Several days before Thanksgiving, Trump pronounced on Truth Social that “The Republican Party has never been so UNITED AS IT iS RIGHT NOW!” This may sound like the typical Trump hyperbole and balderdash, but he is correct if we are considering the views of Republican Party voters and not just the handful of Beltway Republicans willing to talk off the record with Beltway reporters about their frustrations with the president and his chaotic administration.

 

Sure, folks like Senator Rand Paul and Representative Majorie Taylor Greene have been more assertive in their pushback to Trump as of late, but they are also a poor proxy for the mood of most Republicans in Congress who are alarmingly loyal to him and Republican voters who remain steadfast in their enchantment and compliance with Trump. Additionally, you have to consider that Paul has long criticized Trump going back to Trump’s aggressive takedown of Paul in the GOP debates of summer 2015 and Greene is unadulterated kook that makes the old John Birch Society look mainstream.

 

Yesterday, Axios released a report by Neal Rothschild bearing the headline, “Republican unity crumbles as America's mood sours.” The truth is that Republican Party unity with Trump and Trumpism seems unshakable when considering the party’s actual voting base. For full disclosure, Axios is one of my most preferred news sources about American politics and one that I recommend that my students use both inside and outside of my classes. My criticism of them here is less about what they are reporting and more so about how the narrative is being framed. Allow me to explain.

 

America under Trump 2.0 is a dog’s breakfast. The economy is faltering, consumer confidence stinks, inflation is running rampant, tariffs are causing prices to spike, the administration is engaged in illegal and dubious actives left and right, the president is routinely threatening nations that pose no threat to the United States, ICE is causing fear to permeate American communities, and poor GOP policy is causing health care premiums to spike for millions.

 

Despite all of this, actual GOP voters within the electorate are not abandoning—and I am willing to predict—will never abandon their hero and leader, Donald J. Trump.

 

A poll released by IPSOS on December 5, 2025 told us that Trump is the King of GOP Land:

  • Over 80% of Republicans approve of Trump (see table below from IPSOS).
  • Despite the hullaballoo of the past 11 months, only 7% of those who voted for Trump in 2024 regret that decision. This is mainly driven by non-whites and voters 18-39 who uncharacteristically backed Trump last year and have buyer’s remorse.
  • 77% of all Republicans say they “personally identify with the Make America Great Again (MAGA) Movement,” the same percentage who said this upon Trump’s inauguration in January.
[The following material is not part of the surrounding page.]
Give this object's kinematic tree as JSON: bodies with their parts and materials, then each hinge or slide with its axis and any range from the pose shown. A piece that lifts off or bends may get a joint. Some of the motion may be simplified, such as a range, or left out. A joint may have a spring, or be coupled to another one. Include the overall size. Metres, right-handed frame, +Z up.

Trump’s problem is not with the Republican Party if you believe as I do that the concept of “the party” is defined by the party’s voters. With that segment of the electorate, he is rock-solid and likely to remain in that position. You can see this by the way in with Speaker Johnson and the congressional Republicans meekly follow his orders, candidates for GOP nominations in 2026 agonizingly kiss his rings and FIFA Peace Prize, and the Republican media machine lionizes him more than ever.

Realistically, Trump’s problems include hemorrhaging support among Independents who lean Republican, losing non-white and younger voters who defied past election practices and backed him in 2024, and those who seriously doubt his administration’s ability to make life in America more affordable as he promised would be done by his administration “on day one.”

 

As of December 2025, the Republican Party is still the Party of Trump. It is unified in support of the president, there is no evidence that the Republican electorate is wavering, and Trump will undoubtedly be his party’s key player when it comes to influencing GOP primaries in the 2026 midterm election cycle. 



King Trump Reigns Supreme in GOP

There is no “crack up” among the Republican Party base over President Donald J. Trump, a popular narrative that has been churning in the new...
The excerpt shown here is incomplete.